In fiscal 1Q16, Nike reported futures orders growth of 22% in Greater China in reported terms and 27% in constant-currency terms. That’s the highest among all geographic segments. It appears that the company’s strategy to focus on select categories, clear out excess inventory, and reset its retail agenda is working well. Same-store sales grew 28% in Greater China in fiscal 2015, compared to worldwide growth of 16%. This was the highest among all geographic segments.

Singles day 2015

According to the Internet retailer Alibaba (BABA), Nike was the top sporting brand on Alibaba’s websites on November 11, 2015, the day of China’s singles day event. Total singles day sales for Alibaba rose a whopping 54% year-over-year to $14.3 billion in gross merchandise value terms. Nike and competitors Adidas (ADDYY) and New Balance clocked $30–$150 million worth of sales that day.

Peers crank up presence

Nike competitor Under Armour (UA) has also been bullish on prospects in China.

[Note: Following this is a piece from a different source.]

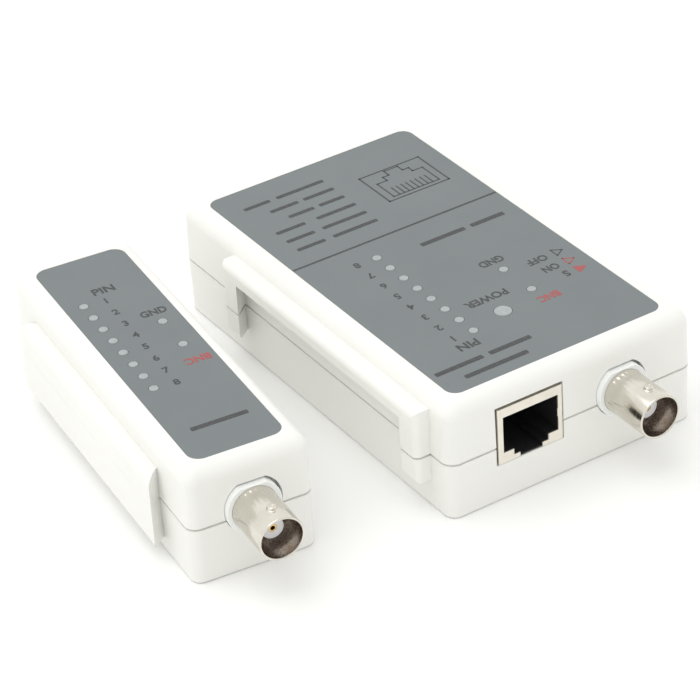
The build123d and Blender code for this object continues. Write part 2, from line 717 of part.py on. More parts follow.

It’s looking to open several stores in China this year. However, most of them would be through partnerships with distributors. Lululemon Athletica (LULU) will have two new stores in Hong Kong by year-end. At the 2015 Stifel Consumer Conference held in September, Lululemon reported that its first Hong Kong store is on track to generate $8 million in annual sales and sales per square foot of $6,000. That would put the Hong Kong store ahead of company averages for store productivity.